What followed wasn’t violence. It was erasure. Li Jian stumbled back, not from force, but from recognition—he saw his father’s face in Lin Zeyu’s eyes. The man who’d disappeared ten years ago after the warehouse fire at Port 7. The man who’d left behind only a single jade token and a note: *The pawn is never lost. Only held until the debt is balanced.* That token? It now hung around Lin Zeyu’s neck, hidden beneath the serpent pendant. Karma Pawnshop doesn’t deal in collateral. It deals in karmic equity. Every favor, every betrayal, every unpaid promise accrues interest—not in cash, but in consequence.

The final shot: Lin Zeyu standing alone on the stage, red carpet trailing behind him like a banner. The crowd is silent. Even the waitstaff has frozen, trays hovering mid-air. He looks directly into the lens—not at the camera, but *through* it—and says, softly, “You think this is about money? No. This is about the weight of a name spoken in shame.” Then he turns, walks offstage, and the screen cuts to black—except for one detail: the sole of his left shoe, scuffed just slightly at the heel, revealing a patch of crimson fabric underneath. Not carpet. Not paint. Silk. The same silk used in the lining of the original pawnshop ledger, last seen in 1952.

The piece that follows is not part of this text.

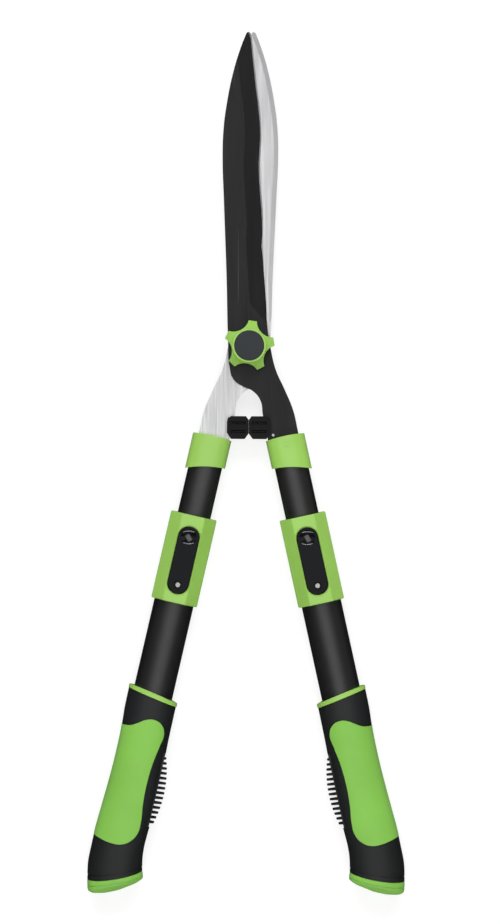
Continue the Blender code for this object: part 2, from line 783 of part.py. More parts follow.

Karma Pawnshop thrives on these micro-revelations. It’s not the explosions or the CGI bridges that haunt you—it’s the way Lin Zeyu adjusts his sleeve before speaking, how Madam Su’s pearls catch the light *only* when someone lies, how Uncle Feng’s prayer beads click in rhythm with the ticking of the grandfather clock in the lobby (a clock that stopped at 3:17—the exact time the first guard fell). These aren’t Easter eggs. They’re receipts. And in the world of Karma Pawnshop, every receipt must be settled. Even if it takes a generation. Even if it takes a collapsing bridge. Especially if it takes a white suit walking into a room where everyone thought they already knew the rules.